[Structured object records]
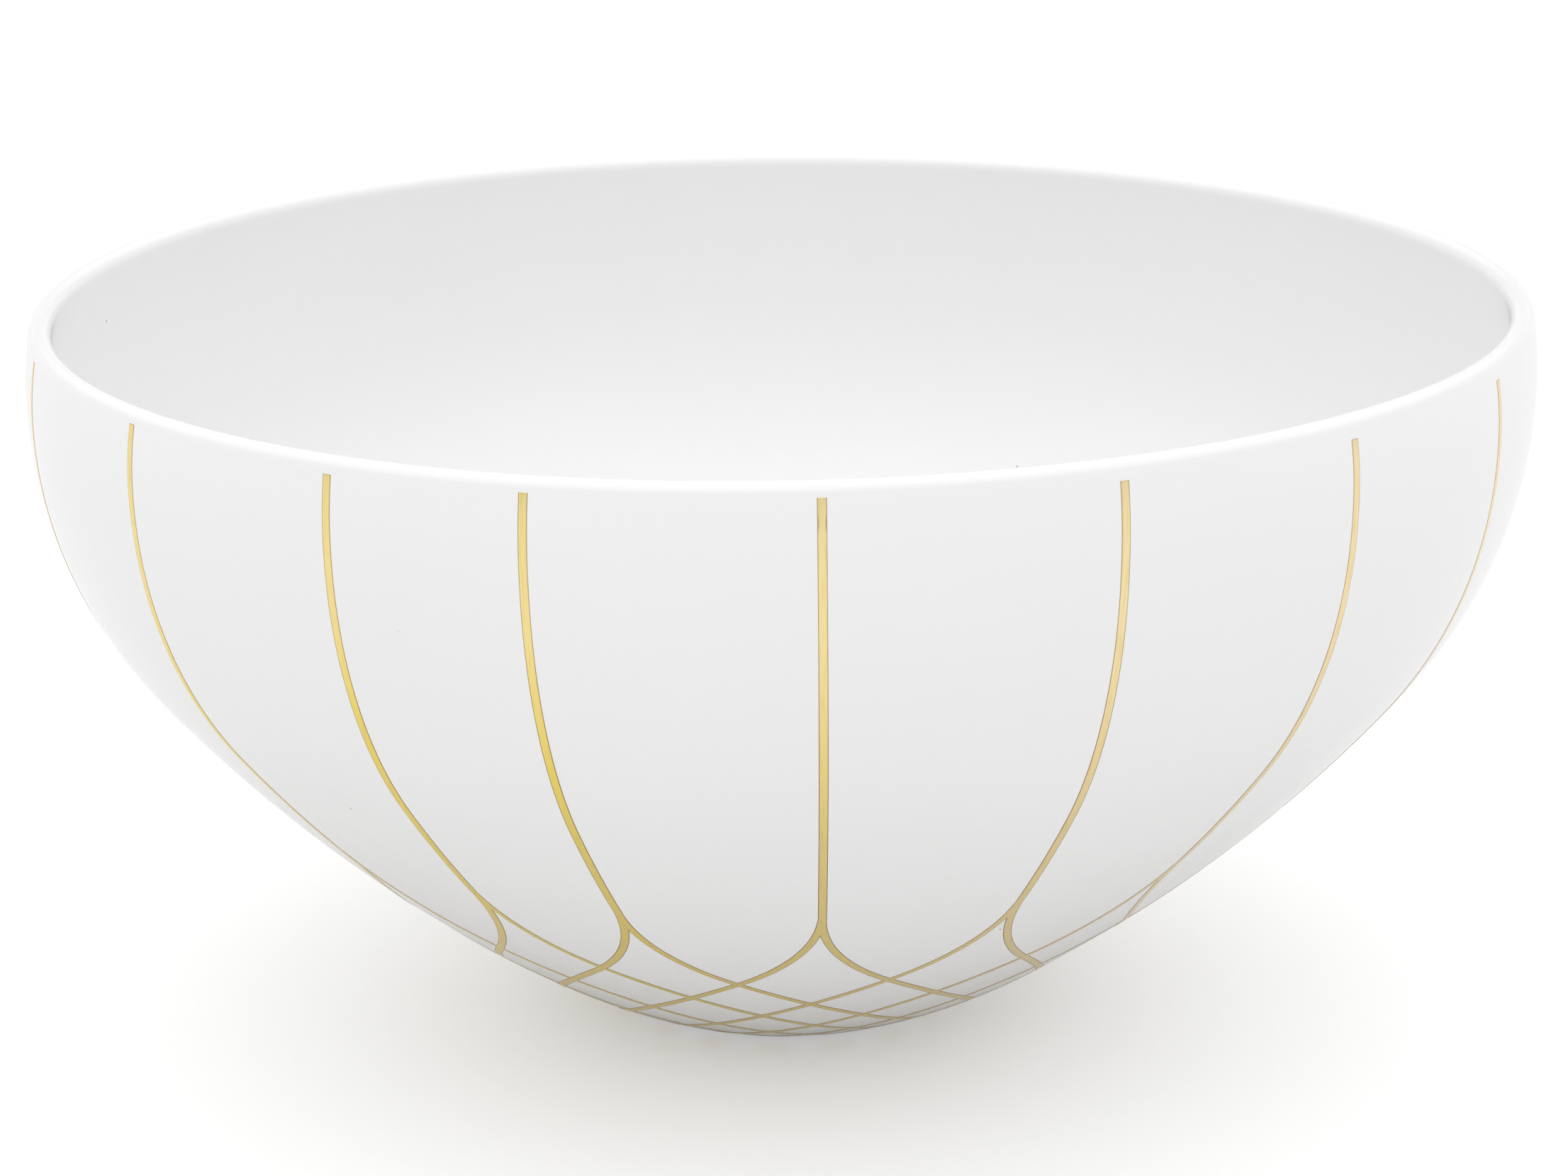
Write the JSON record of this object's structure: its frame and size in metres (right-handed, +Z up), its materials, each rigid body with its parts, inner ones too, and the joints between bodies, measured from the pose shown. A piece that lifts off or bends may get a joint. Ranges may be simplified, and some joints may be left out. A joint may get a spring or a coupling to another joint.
{
  "type": "serving bowl",
  "caption": "Round deep porcelain serving bowl with a half-round lip and small foot ring, gilt lines down the wall forking into a lattice.",
  "frame": {"origin": "centre of the foot ring's ground face, on the surface the bowl stands on", "axes": "+Z up along the bowl's axis of revolution; -Y is the side with the front gold line"},
  "size_m": [0.24, 0.24, 0.1185],
  "materials": {
    "biscuit": "matte",
    "glaze": "gloss",
    "fired_gold": "polished"
  },
  "bodies": {
    "root": {"porcelain_body": "biscuit", "glaze_coat": "glaze", "base_glaze": "glaze", "gold_lattice": "fired_gold", "gold_line_01": "fired_gold", "gold_line_02": "fired_gold", "gold_line_03": "fired_gold", "gold_line_04": "fired_gold", "gold_line_05": "fired_gold", "gold_line_06": "fired_gold", "gold_line_07": "fired_gold", "gold_line_08": "fired_gold", "gold_line_09": "fired_gold", "gold_line_10": "fired_gold", "gold_line_11": "fired_gold", "gold_line_12": "fired_gold", "gold_line_13": "fired_gold", "gold_line_14": "fired_gold", "gold_line_15": "fired_gold", "gold_line_16": "fired_gold", "gold_line_17": "fired_gold", "gold_line_18": "fired_gold"}
  },
  "joints": []
}
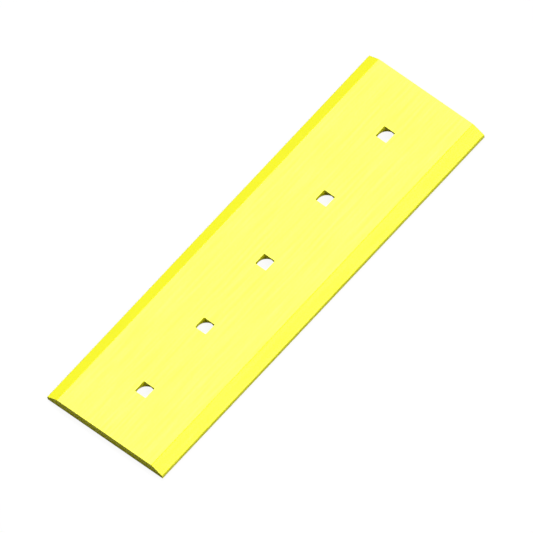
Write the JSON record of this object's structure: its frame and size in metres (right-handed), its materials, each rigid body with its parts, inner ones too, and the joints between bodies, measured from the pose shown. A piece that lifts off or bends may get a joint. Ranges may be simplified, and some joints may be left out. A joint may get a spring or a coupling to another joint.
{
  "type": "earthmover cutting edge",
  "caption": "Flat steel cutting edge with a bevel along both long sides and a row of square plow bolt holes with round head pockets, painted yellow.",
  "frame": {"origin": "middle of the flat wear face, on the surface that the edge lies on", "axes": "+X along the edge, +Y from lip to lip, +Z out of the seat face, up through the plate"},
  "size_m": [0.816, 0.25, 0.02],
  "materials": {
    "painted_steel": "satin"
  },
  "bodies": {
    "root": {"cutting_edge": "painted_steel"}
  },
  "joints": []
}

- [The task] Repeat the data exactly. Leave nothing out.

- [Solution to the problem]
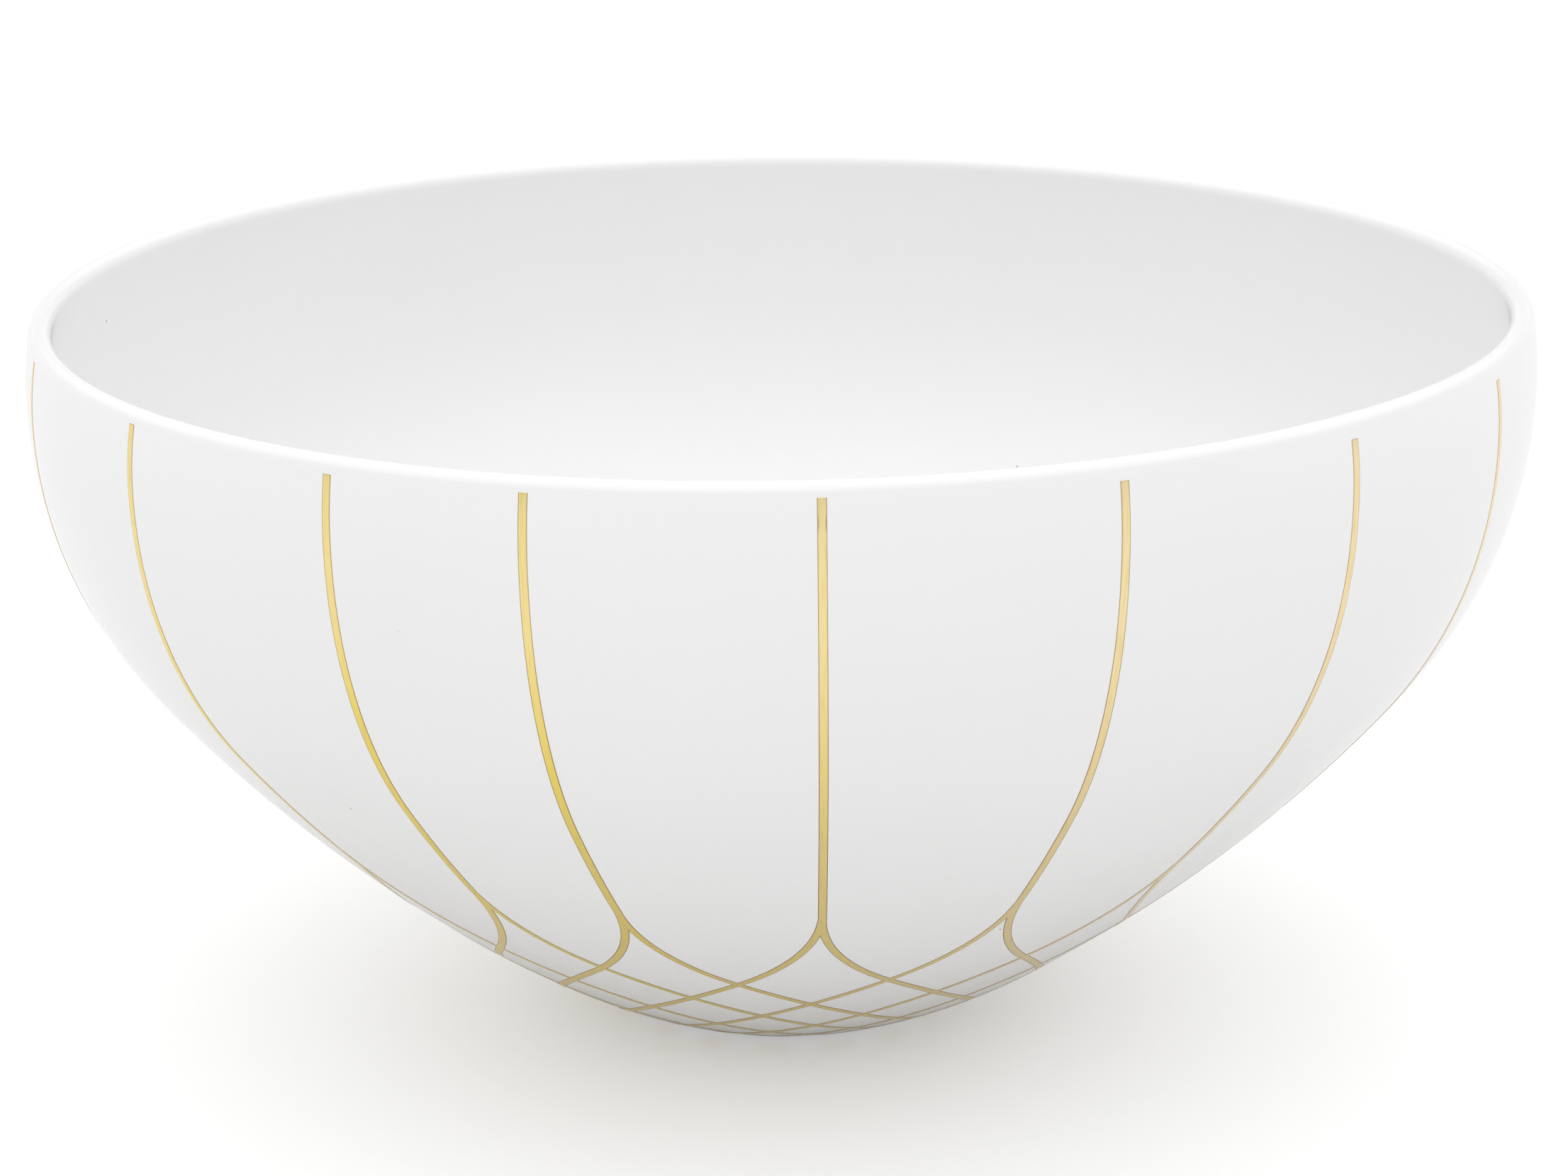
Write the JSON record of this object's structure: its frame and size in metres (right-handed, +Z up), its materials, each rigid body with its parts, inner ones too, and the joints between bodies, measured from the pose shown. A piece that lifts off or bends may get a joint. Ranges may be simplified, and some joints may be left out. A joint may get a spring or a coupling to another joint.
{
  "type": "serving bowl",
  "caption": "Round deep porcelain serving bowl with a half-round lip and small foot ring, gilt lines down the wall forking into a lattice.",
  "frame": {"origin": "centre of the foot ring's ground face, on the surface the bowl stands on", "axes": "+Z up along the bowl's axis of revolution; -Y is the side with the front gold line"},
  "size_m": [0.24, 0.24, 0.1185],
  "materials": {
    "biscuit": "matte",
    "glaze": "gloss",
    "fired_gold": "polished"
  },
  "bodies": {
    "root": {"porcelain_body": "biscuit", "glaze_coat": "glaze", "base_glaze": "glaze", "gold_lattice": "fired_gold", "gold_line_01": "fired_gold", "gold_line_02": "fired_gold", "gold_line_03": "fired_gold", "gold_line_04": "fired_gold", "gold_line_05": "fired_gold", "gold_line_06": "fired_gold", "gold_line_07": "fired_gold", "gold_line_08": "fired_gold", "gold_line_09": "fired_gold", "gold_line_10": "fired_gold", "gold_line_11": "fired_gold", "gold_line_12": "fired_gold", "gold_line_13": "fired_gold", "gold_line_14": "fired_gold", "gold_line_15": "fired_gold", "gold_line_16": "fired_gold", "gold_line_17": "fired_gold", "gold_line_18": "fired_gold"}
  },
  "joints": []
}
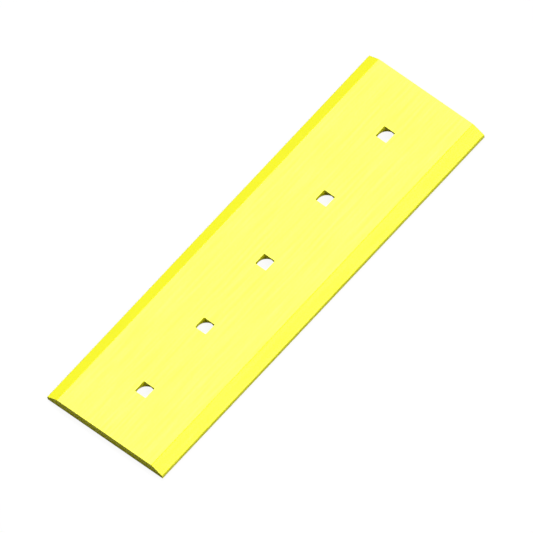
Write the JSON record of this object's structure: its frame and size in metres (right-handed), its materials, each rigid body with its parts, inner ones too, and the joints between bodies, measured from the pose shown. A piece that lifts off or bends may get a joint. Ranges may be simplified, and some joints may be left out. A joint may get a spring or a coupling to another joint.
{
  "type": "earthmover cutting edge",
  "caption": "Flat steel cutting edge with a bevel along both long sides and a row of square plow bolt holes with round head pockets, painted yellow.",
  "frame": {"origin": "middle of the flat wear face, on the surface that the edge lies on", "axes": "+X along the edge, +Y from lip to lip, +Z out of the seat face, up through the plate"},
  "size_m": [0.816, 0.25, 0.02],
  "materials": {
    "painted_steel": "satin"
  },
  "bodies": {
    "root": {"cutting_edge": "painted_steel"}
  },
  "joints": []
}